The more appropriate puppy play your dog gets, the less he will be trying to treat your hands and feet like play things. If he expends a lot of his energy playing with other puppies, he’ll feel less motivated to play roughly with you. (If you’re looking for play groups, at School For The Dogs we hold them on Mondays and Wednesdays, and we have a calendar of ones around NYC here)
2. TURN BITING INTO AN OFF SWITCH
Biting is usually a self-reinforcing activity; the more your dog bites, the better he gets at biting, and the more he learns to enjoy it. Often, we inadvertently reinforce puppy biting by responding with noises and attention that are likely to be rewarding to your dog. This is why time-outs can be very effective for curbing mouthing in puppies. When
your puppy delivers a hard bite, yip in your best imitation of a puppy squeal, and then become extremely boring for ten seconds; put your head down, tuck your hands in your armpits, and be quiet. You can “awaken” again when your puppy takes a break or initiates a more appropriate type of play. This is technically a form of punishment, as you’re trying to discourage a behavior from happening again by ending the fun and taking away your attention, which your dog likely covets. As with any kind of punishment, it should only need to be used a handful of times in order to work. If you find you’re having to make a “yip” noise and then “turn off” time and time again, try doing it without making the noise, as the noise might actually be exciting and appealing to your dog.
3. GIVE GOOD CHEW TOYS
Make sure your dog has plenty of great things to chew on, especially as he begins losing his teeth. Bully sticks and antlers are great for big chewers. You might also experiment with frozen carrots, ice cubes, and pig’s ears. Monitor chewing whenever possible, especially if your dog is chewing anything where a piece can possibly break off and get lodged in the digestive tract.
4. PLAY GAMES WHERE THEY USE THEIR MOUTHS APPROPRIATELY
Encourage non-contact forms of play, such as fetch and tug-of-war, rather than wrestling and rough play with human hands. Once your puppy can play tug safely, keep tug toys easily accessible. If he starts to mouth you, you can immediately redirect him to the tug toy. Ideally, he’ll start to anticipate and look for a toy when he feels like mouthing.
5. KEEP YOUR HANDS AWAY FROM YOUR PUPPIES FACE
Puppies often mouth on people’s hands when stroked, patted and scratched.
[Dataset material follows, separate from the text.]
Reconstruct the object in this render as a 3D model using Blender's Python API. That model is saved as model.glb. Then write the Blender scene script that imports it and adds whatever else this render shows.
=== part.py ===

They’re even more likely to do this if you have near you’re by their mouth! I often have clients say “he keeps biting me!” and then I look down and see the owner is playing with the puppy’s face. If you have your hands all over your puppy’s face and you’re doing exciting things with them, guess what your puppy is going to do! If your puppy is riled up while you are playing with him or petting him, you can feed small treats out of one hand while petting with another. If it’s too hard to give individual treats, you an use something like a LicketyStik, or make you hands into what we call “Hand Kong,” a fist tightly holding treats that your dog can just barely get to. This will help your puppy get used to being touched without mouthing.
6.REWARD YOUR DOG FOR NOT INTERACTING WITH HANDS NEAR HIS FACE
You can teach your dog that good stuff happens when hands are near his mouth, but not if he touches them. Slowly one hand towards your dog’s face, then remove it before he begins to come at your hand with his mouth. Click and treat the moment that you stop moving your hand towards your dog. Continue, eventually working in the second hand so that your dog learns that two hands approaching his face is not an invitation to chew, but may result in a yummy treat. As your dog gets better at this, you can up the criteria to the point where your dog is only rewarded if his mouth remains closed while you approach his head with your hands.
7. MAKE YOUR HANDS MORE LICKABLE THAN BITABLE
In situations when you know your dog might be particularly mouthy– perhaps when you pick him up, or when he comes in from a walk — put a small amount of butter or peanut butter on your hand. This will encourage your dog to lick your hand in these situations, rather than nibbling on it. Licking and biting are incompatible behaviors, so encouraging the former will mean that biting won’t be happening.
8. ENCOURAGE OTHER FUN MOUTH ACTIVITIES
Feed meals in work-to-eat toys. By challenging your dog at mealtimes, you’ll be helping to tire him out while doing something appropriate that exerts the use of the mouth. A mouth that is working on a food toy is a mouth that isn’t bored and trying to bite through your sock.